# DATA EXTRACT:

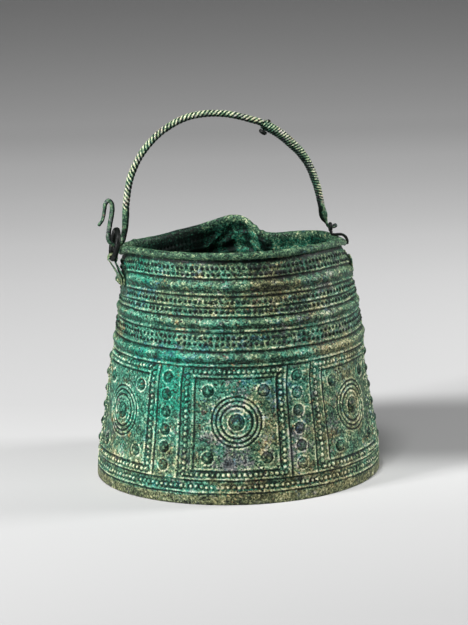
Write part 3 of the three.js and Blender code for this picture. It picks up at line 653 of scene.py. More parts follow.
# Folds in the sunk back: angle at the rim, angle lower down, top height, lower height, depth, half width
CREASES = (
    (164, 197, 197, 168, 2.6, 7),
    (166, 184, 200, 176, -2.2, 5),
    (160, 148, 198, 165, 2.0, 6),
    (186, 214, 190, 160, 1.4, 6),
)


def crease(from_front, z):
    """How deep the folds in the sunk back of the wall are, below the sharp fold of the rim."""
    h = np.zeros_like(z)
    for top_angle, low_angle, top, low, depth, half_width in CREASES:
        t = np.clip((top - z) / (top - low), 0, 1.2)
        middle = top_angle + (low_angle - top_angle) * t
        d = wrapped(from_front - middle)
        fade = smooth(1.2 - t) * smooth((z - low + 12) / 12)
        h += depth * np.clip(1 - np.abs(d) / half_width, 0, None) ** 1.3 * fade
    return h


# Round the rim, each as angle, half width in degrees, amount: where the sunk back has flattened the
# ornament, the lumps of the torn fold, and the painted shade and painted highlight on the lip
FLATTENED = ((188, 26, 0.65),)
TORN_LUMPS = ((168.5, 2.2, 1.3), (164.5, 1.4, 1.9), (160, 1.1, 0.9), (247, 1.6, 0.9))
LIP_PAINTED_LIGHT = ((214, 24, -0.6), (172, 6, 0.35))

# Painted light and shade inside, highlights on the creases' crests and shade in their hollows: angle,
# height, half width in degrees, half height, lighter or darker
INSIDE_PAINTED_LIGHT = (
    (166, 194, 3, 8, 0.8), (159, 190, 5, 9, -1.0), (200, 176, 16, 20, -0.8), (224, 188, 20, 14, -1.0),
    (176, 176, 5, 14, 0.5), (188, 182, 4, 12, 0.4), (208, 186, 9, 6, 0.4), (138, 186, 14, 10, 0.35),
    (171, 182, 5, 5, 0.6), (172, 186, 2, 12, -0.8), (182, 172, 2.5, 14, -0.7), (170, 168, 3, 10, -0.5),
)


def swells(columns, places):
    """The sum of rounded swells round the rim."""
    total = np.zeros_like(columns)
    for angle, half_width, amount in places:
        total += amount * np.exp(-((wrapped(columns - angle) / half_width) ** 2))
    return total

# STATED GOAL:
Could you quote the material above in full, exactly as it stands?

# WORKED SOLUTION:
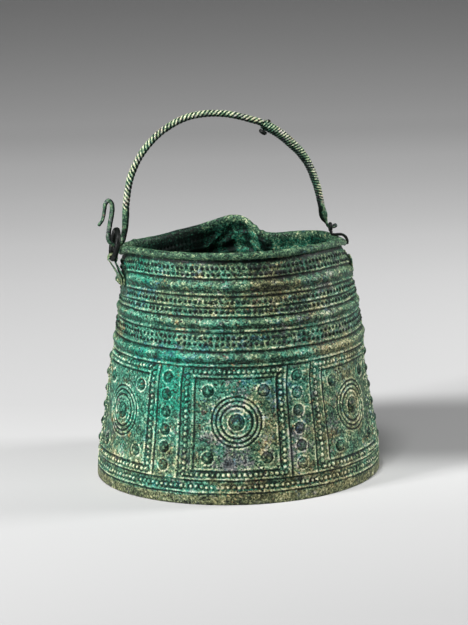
Write part 3 of the three.js and Blender code for this picture. It picks up at line 653 of scene.py. More parts follow.
# Folds in the sunk back: angle at the rim, angle lower down, top height, lower height, depth, half width
CREASES = (
    (164, 197, 197, 168, 2.6, 7),
    (166, 184, 200, 176, -2.2, 5),
    (160, 148, 198, 165, 2.0, 6),
    (186, 214, 190, 160, 1.4, 6),
)


def crease(from_front, z):
    """How deep the folds in the sunk back of the wall are, below the sharp fold of the rim."""
    h = np.zeros_like(z)
    for top_angle, low_angle, top, low, depth, half_width in CREASES:
        t = np.clip((top - z) / (top - low), 0, 1.2)
        middle = top_angle + (low_angle - top_angle) * t
        d = wrapped(from_front - middle)
        fade = smooth(1.2 - t) * smooth((z - low + 12) / 12)
        h += depth * np.clip(1 - np.abs(d) / half_width, 0, None) ** 1.3 * fade
    return h


# Round the rim, each as angle, half width in degrees, amount: where the sunk back has flattened the
# ornament, the lumps of the torn fold, and the painted shade and painted highlight on the lip
FLATTENED = ((188, 26, 0.65),)
TORN_LUMPS = ((168.5, 2.2, 1.3), (164.5, 1.4, 1.9), (160, 1.1, 0.9), (247, 1.6, 0.9))
LIP_PAINTED_LIGHT = ((214, 24, -0.6), (172, 6, 0.35))

# Painted light and shade inside, highlights on the creases' crests and shade in their hollows: angle,
# height, half width in degrees, half height, lighter or darker
INSIDE_PAINTED_LIGHT = (
    (166, 194, 3, 8, 0.8), (159, 190, 5, 9, -1.0), (200, 176, 16, 20, -0.8), (224, 188, 20, 14, -1.0),
    (176, 176, 5, 14, 0.5), (188, 182, 4, 12, 0.4), (208, 186, 9, 6, 0.4), (138, 186, 14, 10, 0.35),
    (171, 182, 5, 5, 0.6), (172, 186, 2, 12, -0.8), (182, 172, 2.5, 14, -0.7), (170, 168, 3, 10, -0.5),
)


def swells(columns, places):
    """The sum of rounded swells round the rim."""
    total = np.zeros_like(columns)
    for angle, half_width, amount in places:
        total += amount * np.exp(-((wrapped(columns - angle) / half_width) ** 2))
    return total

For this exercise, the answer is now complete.